*Task prompt*. In the records below, find the line containing "bowl_label();" and the line containing "bpy.data.objects.remove(obj)"; please repeat exactly the lines from one to the other, both included, and nothing more.

--

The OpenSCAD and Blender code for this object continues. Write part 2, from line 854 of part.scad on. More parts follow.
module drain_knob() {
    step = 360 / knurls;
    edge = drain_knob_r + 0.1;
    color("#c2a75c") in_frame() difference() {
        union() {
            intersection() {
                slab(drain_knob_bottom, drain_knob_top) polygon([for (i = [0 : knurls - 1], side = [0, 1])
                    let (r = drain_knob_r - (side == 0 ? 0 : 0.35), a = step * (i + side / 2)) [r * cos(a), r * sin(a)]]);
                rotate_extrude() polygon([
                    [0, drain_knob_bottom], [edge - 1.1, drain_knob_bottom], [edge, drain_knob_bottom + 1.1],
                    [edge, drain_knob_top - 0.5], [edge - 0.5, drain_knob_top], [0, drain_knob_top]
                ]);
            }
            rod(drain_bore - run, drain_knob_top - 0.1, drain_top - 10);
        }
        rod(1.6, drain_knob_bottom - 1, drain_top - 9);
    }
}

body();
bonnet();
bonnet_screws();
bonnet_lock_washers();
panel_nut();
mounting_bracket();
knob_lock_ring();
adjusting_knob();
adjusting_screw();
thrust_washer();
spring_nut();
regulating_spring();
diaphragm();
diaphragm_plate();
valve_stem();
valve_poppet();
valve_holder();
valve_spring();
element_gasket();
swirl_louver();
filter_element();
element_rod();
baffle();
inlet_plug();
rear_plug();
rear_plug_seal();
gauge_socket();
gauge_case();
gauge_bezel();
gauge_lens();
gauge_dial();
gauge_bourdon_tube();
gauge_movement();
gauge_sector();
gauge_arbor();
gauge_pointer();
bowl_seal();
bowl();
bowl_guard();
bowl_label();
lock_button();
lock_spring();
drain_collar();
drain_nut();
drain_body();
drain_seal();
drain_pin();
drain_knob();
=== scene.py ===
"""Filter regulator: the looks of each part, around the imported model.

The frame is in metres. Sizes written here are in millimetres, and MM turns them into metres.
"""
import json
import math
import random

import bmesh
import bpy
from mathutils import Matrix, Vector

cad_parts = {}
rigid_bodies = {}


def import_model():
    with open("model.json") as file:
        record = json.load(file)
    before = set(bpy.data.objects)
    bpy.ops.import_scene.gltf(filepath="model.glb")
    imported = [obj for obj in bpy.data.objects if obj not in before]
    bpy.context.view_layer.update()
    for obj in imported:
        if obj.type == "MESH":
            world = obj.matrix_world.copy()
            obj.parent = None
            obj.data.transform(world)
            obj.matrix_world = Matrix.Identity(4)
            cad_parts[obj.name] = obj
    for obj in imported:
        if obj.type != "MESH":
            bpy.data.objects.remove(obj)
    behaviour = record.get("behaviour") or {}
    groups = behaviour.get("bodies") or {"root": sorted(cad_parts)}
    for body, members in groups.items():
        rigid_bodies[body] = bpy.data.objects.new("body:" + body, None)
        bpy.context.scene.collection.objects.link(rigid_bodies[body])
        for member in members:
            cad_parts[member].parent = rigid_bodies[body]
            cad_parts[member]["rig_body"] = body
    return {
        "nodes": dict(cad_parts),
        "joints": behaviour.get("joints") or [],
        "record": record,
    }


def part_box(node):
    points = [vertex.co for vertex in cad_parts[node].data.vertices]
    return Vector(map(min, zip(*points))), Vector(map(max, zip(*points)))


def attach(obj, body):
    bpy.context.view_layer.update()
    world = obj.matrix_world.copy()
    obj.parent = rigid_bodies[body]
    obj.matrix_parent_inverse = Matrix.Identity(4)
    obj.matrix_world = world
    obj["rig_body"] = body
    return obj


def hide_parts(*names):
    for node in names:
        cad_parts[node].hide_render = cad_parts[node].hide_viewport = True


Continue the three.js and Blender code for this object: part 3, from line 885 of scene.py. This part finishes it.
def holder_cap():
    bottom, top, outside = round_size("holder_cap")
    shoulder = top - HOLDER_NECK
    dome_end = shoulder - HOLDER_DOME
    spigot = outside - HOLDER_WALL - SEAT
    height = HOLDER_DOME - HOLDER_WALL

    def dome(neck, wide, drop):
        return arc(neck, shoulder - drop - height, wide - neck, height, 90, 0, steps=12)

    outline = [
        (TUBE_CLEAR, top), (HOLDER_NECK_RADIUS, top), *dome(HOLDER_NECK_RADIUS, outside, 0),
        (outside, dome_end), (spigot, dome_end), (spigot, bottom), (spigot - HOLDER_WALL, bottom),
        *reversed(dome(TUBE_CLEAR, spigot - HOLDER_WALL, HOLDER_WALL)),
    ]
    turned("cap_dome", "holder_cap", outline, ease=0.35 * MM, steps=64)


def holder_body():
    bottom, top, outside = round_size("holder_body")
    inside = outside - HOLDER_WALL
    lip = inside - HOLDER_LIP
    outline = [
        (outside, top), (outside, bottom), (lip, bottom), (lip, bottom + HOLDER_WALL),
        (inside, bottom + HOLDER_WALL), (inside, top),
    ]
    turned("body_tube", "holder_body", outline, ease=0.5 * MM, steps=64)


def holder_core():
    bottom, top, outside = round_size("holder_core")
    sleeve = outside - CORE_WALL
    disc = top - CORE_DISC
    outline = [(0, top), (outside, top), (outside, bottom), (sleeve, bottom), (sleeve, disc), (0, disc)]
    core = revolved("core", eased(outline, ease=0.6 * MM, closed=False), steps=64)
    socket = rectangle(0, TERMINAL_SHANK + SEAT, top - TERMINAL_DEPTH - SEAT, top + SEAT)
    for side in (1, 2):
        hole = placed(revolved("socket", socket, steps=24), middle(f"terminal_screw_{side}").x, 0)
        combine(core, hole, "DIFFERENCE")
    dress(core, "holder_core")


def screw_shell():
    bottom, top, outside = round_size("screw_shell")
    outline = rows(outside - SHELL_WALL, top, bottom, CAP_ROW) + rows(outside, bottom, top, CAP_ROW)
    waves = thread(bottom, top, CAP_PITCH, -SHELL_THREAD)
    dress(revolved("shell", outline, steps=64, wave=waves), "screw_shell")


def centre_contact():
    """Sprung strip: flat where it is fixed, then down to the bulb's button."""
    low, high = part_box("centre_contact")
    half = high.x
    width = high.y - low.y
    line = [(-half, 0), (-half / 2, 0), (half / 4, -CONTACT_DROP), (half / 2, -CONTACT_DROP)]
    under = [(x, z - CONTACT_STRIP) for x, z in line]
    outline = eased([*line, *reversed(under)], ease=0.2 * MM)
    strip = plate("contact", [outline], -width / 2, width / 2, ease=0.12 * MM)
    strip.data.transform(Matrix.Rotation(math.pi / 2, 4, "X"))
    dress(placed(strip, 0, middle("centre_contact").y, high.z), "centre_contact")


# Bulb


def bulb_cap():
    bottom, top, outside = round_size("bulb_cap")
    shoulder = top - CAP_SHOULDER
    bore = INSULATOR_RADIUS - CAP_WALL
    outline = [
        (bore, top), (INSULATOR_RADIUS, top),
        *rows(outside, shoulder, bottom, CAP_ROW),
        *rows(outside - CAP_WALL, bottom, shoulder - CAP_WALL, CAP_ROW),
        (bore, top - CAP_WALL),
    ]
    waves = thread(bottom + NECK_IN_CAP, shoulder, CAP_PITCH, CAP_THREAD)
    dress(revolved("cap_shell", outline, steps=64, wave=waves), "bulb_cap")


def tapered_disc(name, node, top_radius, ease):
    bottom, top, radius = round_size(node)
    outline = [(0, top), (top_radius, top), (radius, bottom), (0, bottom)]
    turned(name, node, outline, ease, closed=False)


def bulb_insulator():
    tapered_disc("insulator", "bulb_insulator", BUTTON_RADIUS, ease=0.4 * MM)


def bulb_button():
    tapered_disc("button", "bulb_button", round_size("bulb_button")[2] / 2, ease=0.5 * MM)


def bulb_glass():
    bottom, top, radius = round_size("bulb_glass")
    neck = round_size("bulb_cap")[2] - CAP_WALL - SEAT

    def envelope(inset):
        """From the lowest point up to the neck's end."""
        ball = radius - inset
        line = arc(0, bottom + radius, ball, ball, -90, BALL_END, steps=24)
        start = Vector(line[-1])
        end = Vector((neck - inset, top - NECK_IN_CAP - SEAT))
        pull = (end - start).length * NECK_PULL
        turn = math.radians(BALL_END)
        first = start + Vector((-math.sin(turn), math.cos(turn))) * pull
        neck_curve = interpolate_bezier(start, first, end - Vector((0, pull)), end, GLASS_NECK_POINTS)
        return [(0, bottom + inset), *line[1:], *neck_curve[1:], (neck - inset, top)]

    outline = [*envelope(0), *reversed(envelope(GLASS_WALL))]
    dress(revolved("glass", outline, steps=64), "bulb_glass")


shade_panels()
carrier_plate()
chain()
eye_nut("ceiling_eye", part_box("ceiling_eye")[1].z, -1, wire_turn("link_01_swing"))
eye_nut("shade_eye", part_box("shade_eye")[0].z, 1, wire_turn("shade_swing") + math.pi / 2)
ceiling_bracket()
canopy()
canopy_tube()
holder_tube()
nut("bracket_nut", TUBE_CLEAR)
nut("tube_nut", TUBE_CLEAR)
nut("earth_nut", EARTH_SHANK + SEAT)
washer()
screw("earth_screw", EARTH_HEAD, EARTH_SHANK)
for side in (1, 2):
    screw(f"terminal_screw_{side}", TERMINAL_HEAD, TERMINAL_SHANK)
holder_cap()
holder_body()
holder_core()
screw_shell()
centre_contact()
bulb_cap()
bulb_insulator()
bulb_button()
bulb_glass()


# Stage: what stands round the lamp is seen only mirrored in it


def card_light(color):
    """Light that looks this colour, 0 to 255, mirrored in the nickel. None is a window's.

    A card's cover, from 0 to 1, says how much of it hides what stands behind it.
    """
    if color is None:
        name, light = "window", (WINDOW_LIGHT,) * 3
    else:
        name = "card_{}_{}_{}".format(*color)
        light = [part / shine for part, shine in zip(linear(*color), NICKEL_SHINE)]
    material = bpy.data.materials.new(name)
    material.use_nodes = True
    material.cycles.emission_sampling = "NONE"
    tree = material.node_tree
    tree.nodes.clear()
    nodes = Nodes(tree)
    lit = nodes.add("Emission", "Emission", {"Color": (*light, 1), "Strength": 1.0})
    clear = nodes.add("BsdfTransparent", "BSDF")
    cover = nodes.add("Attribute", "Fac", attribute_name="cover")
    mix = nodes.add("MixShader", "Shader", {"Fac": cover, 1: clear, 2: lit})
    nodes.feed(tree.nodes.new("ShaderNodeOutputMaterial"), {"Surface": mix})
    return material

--

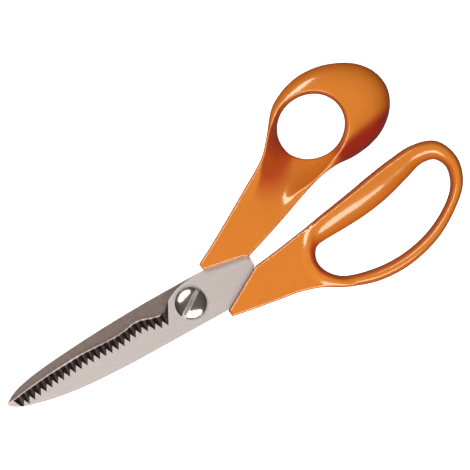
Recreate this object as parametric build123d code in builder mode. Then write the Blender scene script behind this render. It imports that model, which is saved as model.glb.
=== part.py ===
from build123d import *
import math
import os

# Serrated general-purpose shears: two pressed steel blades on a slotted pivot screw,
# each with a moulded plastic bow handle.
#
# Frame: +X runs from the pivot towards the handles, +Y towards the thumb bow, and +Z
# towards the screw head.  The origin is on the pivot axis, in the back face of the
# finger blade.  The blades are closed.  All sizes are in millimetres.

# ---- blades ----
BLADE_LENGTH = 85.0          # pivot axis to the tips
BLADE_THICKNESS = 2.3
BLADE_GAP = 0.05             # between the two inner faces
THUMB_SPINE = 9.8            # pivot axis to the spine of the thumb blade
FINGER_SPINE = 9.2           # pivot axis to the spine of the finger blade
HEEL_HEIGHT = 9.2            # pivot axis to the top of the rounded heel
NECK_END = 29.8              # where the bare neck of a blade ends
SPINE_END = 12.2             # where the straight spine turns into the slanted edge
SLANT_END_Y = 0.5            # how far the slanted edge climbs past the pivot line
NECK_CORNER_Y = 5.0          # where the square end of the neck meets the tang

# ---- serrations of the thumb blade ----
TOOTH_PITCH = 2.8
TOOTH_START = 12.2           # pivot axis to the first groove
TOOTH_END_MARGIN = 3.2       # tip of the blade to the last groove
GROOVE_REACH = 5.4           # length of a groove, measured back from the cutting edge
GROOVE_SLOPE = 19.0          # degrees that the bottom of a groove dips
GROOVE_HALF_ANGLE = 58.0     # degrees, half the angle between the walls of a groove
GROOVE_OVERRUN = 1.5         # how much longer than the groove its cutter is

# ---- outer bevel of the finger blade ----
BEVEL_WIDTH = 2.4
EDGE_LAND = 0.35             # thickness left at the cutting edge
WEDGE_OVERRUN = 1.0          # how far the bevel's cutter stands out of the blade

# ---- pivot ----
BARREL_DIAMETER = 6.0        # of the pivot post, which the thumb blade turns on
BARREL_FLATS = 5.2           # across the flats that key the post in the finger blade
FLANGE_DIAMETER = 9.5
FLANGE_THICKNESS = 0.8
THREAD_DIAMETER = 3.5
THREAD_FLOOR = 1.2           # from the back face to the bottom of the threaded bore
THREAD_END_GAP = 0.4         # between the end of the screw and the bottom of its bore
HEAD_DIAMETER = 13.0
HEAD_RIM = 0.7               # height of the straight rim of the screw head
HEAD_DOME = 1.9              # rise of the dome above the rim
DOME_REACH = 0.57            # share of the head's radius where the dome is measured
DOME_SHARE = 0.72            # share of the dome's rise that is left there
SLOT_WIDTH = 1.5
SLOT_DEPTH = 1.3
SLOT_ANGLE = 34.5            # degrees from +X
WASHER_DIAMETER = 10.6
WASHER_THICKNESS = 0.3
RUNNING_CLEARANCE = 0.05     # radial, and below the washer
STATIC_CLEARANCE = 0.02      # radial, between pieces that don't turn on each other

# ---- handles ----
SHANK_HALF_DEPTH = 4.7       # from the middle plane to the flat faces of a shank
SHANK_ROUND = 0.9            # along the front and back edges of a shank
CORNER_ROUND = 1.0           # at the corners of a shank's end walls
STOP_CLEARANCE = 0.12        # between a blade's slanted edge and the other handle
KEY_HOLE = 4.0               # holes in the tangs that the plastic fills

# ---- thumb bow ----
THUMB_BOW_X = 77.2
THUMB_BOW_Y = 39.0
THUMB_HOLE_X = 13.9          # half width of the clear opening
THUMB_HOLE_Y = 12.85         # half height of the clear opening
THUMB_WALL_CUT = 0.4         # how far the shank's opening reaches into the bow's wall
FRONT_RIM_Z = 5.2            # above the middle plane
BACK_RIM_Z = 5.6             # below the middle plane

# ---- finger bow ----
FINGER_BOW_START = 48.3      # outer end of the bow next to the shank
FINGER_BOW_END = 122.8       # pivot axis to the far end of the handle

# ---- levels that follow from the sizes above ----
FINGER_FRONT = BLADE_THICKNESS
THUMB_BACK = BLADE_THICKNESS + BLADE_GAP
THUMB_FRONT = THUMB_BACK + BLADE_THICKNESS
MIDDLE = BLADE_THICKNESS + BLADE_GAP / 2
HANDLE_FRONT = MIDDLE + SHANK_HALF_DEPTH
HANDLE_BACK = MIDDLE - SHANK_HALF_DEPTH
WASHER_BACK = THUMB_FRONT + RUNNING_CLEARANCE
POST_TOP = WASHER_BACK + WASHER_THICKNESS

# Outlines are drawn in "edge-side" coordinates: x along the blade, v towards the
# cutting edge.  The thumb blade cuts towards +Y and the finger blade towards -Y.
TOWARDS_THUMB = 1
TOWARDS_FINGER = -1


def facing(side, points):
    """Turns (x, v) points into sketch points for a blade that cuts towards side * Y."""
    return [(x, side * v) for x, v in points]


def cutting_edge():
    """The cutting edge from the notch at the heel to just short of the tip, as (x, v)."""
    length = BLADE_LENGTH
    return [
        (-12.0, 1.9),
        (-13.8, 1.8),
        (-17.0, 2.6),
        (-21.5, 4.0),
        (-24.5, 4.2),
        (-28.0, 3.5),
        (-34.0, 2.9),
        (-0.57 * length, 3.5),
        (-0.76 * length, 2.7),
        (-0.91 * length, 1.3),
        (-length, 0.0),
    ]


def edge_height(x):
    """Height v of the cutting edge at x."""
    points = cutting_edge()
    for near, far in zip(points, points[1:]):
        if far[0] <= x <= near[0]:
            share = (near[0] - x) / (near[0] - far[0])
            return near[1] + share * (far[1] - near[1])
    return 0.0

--

*Problem solution*.
bowl_label();
lock_button();
lock_spring();
drain_collar();
drain_nut();
drain_body();
drain_seal();
drain_pin();
drain_knob();
=== scene.py ===
"""Filter regulator: the looks of each part, around the imported model.

The frame is in metres. Sizes written here are in millimetres, and MM turns them into metres.
"""
import json
import math
import random

import bmesh
import bpy
from mathutils import Matrix, Vector

cad_parts = {}
rigid_bodies = {}


def import_model():
    with open("model.json") as file:
        record = json.load(file)
    before = set(bpy.data.objects)
    bpy.ops.import_scene.gltf(filepath="model.glb")
    imported = [obj for obj in bpy.data.objects if obj not in before]
    bpy.context.view_layer.update()
    for obj in imported:
        if obj.type == "MESH":
            world = obj.matrix_world.copy()
            obj.parent = None
            obj.data.transform(world)
            obj.matrix_world = Matrix.Identity(4)
            cad_parts[obj.name] = obj
    for obj in imported:
        if obj.type != "MESH":
            bpy.data.objects.remove(obj)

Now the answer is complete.